We can deny to ourselves what we don’t want to see; however, those in the world around us are not subject to that error.  Each person has flaws, so it’s not like others can “know you more than you know yourself”, but more so that those closest to you see through the things you try to hide.  My first memories of being trans revolved around the fact that when I was 3 – 4 I realized I wasn’t like other boys, so much to the fact that I wasn’t one.  While I wasn’t overtly effeminate, I did feel that pull through whom I identified with.  I am sure there are those who would scrutinize my “association”, but they’d be wrong to assert my associate was out of confusion.  Even before I knew there was a difference, I knew my body felt wrong.  But, it in and of itself, is my own testament to my life and existence, something which is only evident to me.  The primary in my mind was, why am I a girl, but I am a boy.

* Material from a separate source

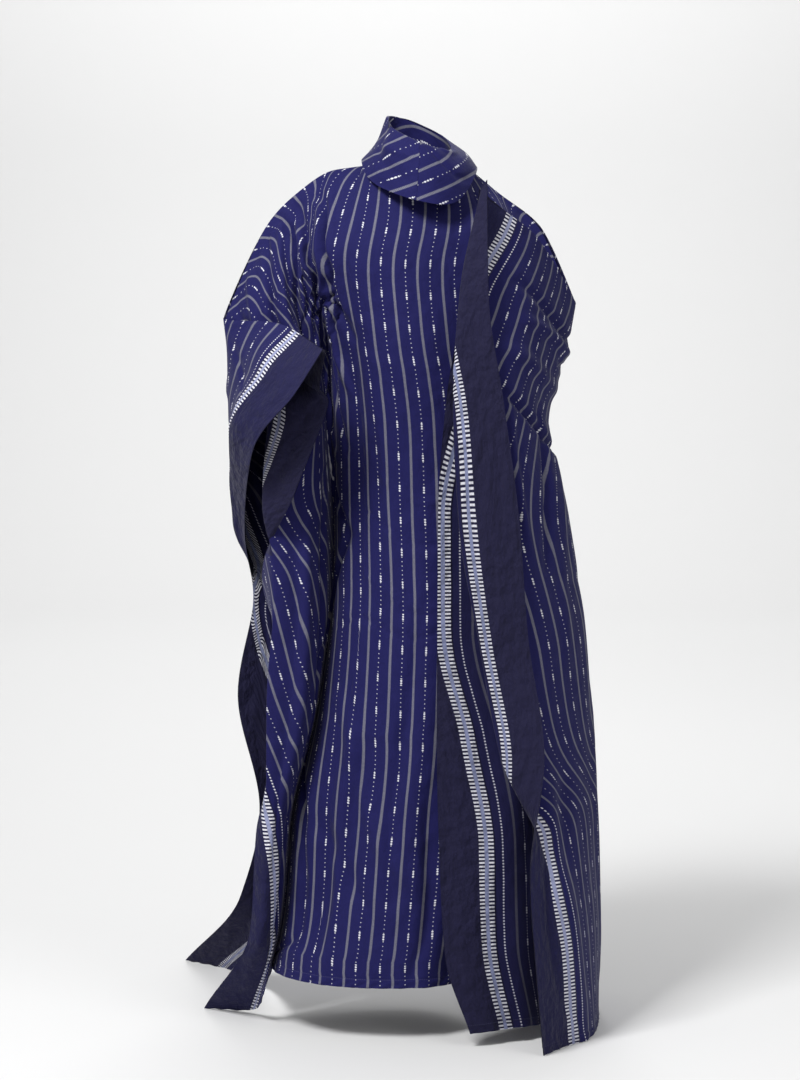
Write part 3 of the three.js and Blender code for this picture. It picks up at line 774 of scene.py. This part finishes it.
# a wing's lay: true beside its selvedge, eased to run on from the body above the armpit
def wingLay(points, seamU, values):
    s, v = gridLengths(points)
    total = s[:, -1:]
    fromEdge = total - s
    columnsAt = np.linspace(0, 1, points.shape[1])
    tie = np.interp(downSteps, wingRules["tiedAt"], wingRules["tied"])
    toSeam = np.where(downSteps[:, None] > armpit, s, farOff)
    if "levelFrom" in values:    # where the wing hangs straight, its weft lies level
        begin, end = values["levelFrom"]
        f = np.clip((downSteps - begin) / (end - begin), 0, 1)[:, None]
        f = f * f * (3 - 2 * f)
        middle = nearestIndex(downSteps, (begin + end) / 2)
        level = np.mean(v[middle] + points[middle, :, 2]) - points[..., 2]
        v = v * (1 - f) + level * f
    lay = {"v": v, "toSeam": toSeam}
    if "flapScale" in values:
        first = nearestIndex(columnsAt, wingRules["flapAt"])
        lay["flapU"] = fromEdge * smooth(values["flapScale"], downSteps)[:, None]
        lay["onFlap"] = np.repeat((np.arange(points.shape[1]) >= first)[None], len(s), 0)
    if "atFold" in values:
        fold = nearestIndex(columnsAt, wingRules["foldAt"])
        atFold = smooth(values["atFold"], downSteps)[:, None]
        span = s[:, fold:fold + 1]
        ratio = np.clip((seamU[:, None] - atFold) / span, wingRules["least"], wingRules["mostToFold"])
        ratio = 1 + (ratio - 1) * tie[:, None]
        pull = smooth(values["pull"], downSteps)[:, None] * np.sin(math.pi * np.clip(s / span, 0, 1))
        lay["u"] = np.maximum(atFold + (span - s) * ratio - pull, 2)
        lay["flapU"] = fromEdge
        lay["onFlap"] = ((np.arange(points.shape[1])[None] >= fold)
                         & (downSteps[:, None] < values["openFrom"]))
        return lay
    u = np.empty_like(s)
    near = wingRules["trueTo"]
    for k in range(len(s)):
        length = float(total[k, 0])
        least, most = (near + wingRules[name] * (length - near) for name in ("least", "most"))
        goal = min(max(float(seamU[k]), least), most)
        goal = length + (goal - length) * tie[k]
        squeeze = 1 - (1 - values.get("squeeze", 1)) * tie[k]
        mark = min(near + wingRules["easedOver"], length - wingRules["leftAtSeam"])
        if mark <= near:
            u[k] = fromEdge[k]
            continue
        u[k] = np.interp(fromEdge[k], [0, near, mark, length],
                         [0, near, near + (mark - near) * squeeze, max(goal, near + 5)])
    if "turnedUnder" in values:
        u = u + smooth(values["turnedUnder"], downSteps)[:, None]
    if "skew" in values:
        skew = smooth(values["skew"], downSteps)[:, None]
        u = u + skew * np.clip(s / total / wingRules["flapAt"], 0, 1)
    lay["u"] = u
    return lay


def declare(piece, values):
    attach(piece, "root")
    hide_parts(values["node"])


bodies = [
    {"name": "frontBodyCloth", "node": "front_body", "side": -1,
     "folds": bodyFrontFolds, "flat": (0.56, 1.50), "area": 0.69,
     "creases": [
         {"start": (0.05, 1.25), "end": (0.24, 1.8), "depth": 9, "width": 9, "bow": 6},
         {"start": (0.04, 1.55), "end": (0.2, 2.3), "depth": -9, "width": 9, "bow": -5},
         {"start": (0.04, 1.85), "end": (0.17, 2.8), "depth": 8, "width": 8, "bow": 4},
         {"start": (0.12, 0.35), "end": (0.2, 0.95), "depth": 3, "width": 9, "bow": 3},
         {"start": (0.15, 3.35), "end": (0.8, 3.16), "depth": 2.6, "width": 5, "bow": 4},
         {"start": (0.2, 3.9), "end": (0.72, 3.74), "depth": -2.4, "width": 5, "bow": -5},
         {"start": (0.12, 4.35), "end": (0.62, 4.1), "depth": 2.8, "width": 5, "bow": 6},
         {"start": (0.3, 2.96), "end": (0.7, 2.86), "depth": -2.2, "width": 6, "bow": 3},
         {"start": (0.6, 0.9), "end": (0.88, 1.6), "depth": 3, "width": 13, "bow": 6},
         {"start": (0.3, 2.5), "end": (0.36, 4.6), "depth": 5, "width": 14, "bow": 5},
         {"start": (0.62, 2.8), "end": (0.58, 5.2), "depth": -5, "width": 12, "bow": -8},
         {"start": (0.46, 4.2), "end": (0.5, 6.8), "depth": 7, "width": 15, "bow": 10},
         {"start": (0.2, 4.9), "end": (0.64, 6.6), "depth": -7, "width": 22, "bow": 16},
         {"start": (0.14, 5.9), "end": (0.54, 7.5), "depth": 6, "width": 23, "bow": -10},
         {"start": (0.3, 5.0), "end": (0.33, 8.8), "depth": -12, "width": 21, "bow": 6},
         {"start": (0.56, 5.6), "end": (0.6, 8.9), "depth": 11, "width": 16, "bow": -5},
         {"start": (0.78, 6.3), "end": (0.74, 8.8), "depth": -8, "width": 12, "bow": 4},
         {"start": (0.9, 3.4), "end": (0.84, 7.6), "depth": 9, "width": 13, "bow": 6},
     ]},
    {"name": "backBodyCloth", "node": "back_body", "side": 1,
     "folds": bodyBackFolds, "flat": (0.51, 1.50), "area": 0.63,
     "creases": [
         {"start": (0.2, 1.0), "end": (0.42, 2.1), "depth": -3, "width": 12, "bow": 7},
         {"start": (0.82, 1.1), "end": (0.6, 2.0), "depth": -3, "width": 13, "bow": -6},
         {"start": (0.3, 2.6), "end": (0.34, 5.2), "depth": 3, "width": 14, "bow": 6},
         {"start": (0.54, 2.2), "end": (0.5, 5.6), "depth": -4, "width": 15, "bow": -8},
         {"start": (0.72, 3.2), "end": (0.7, 6.4), "depth": 4, "width": 15, "bow": 5},
         {"start": (0.2, 5.4), "end": (0.26, 8.6), "depth": -5, "width": 17, "bow": 8},
         {"start": (0.52, 5.8), "end": (0.56, 8.8), "depth": 5, "width": 18, "bow": -6},
         {"start": (0.84, 5.6), "end": (0.8, 8.6), "depth": 4, "width": 14, "bow": 5},
     ]},
]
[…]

It was the reality I had excepted but desperately wanted to escape from.  Oh, how many times I wished it weren’t so, and many times before transition I prayed that a miracle would come and fix me.  But I realized if this was how I am, then it would likely always be so.  It pained me to admit, and I struggled even more so against the persecution, and the accusations that “I was only confused about who I was”, or that “I was giving precedent to something which it was not entitled”.  How I feel about myself now, though, is far more convincing as to how I feel about myself than any argument of those likes…  But I am still questioned, “If the body isn’t permanent, then why change it”, and the answer is simple… If I am to survive then I must live it according to who I feel I am.  A life ended in suicide when there is an alternative that could allow happiness is overlooked is truly a life wasted in my opinion.  I must in the end, to survive this life as a complete person, that in the end of I must be true to myself.  That is important to me.  The person I was before all this wasn’t me, but whom I though I was expected to be.

I must be myself, because I can be no one else.  I may not be a woman in the eyes of many, but it would be false to accuse me of being a man either.  This has been a “Quote of the day”.  I’d rather be neither that one that I am not.  Often it is true that people accept us, but not us as we identify ourselves. An unfortunate the complex of a culture is that it embraces individuality and scorns it.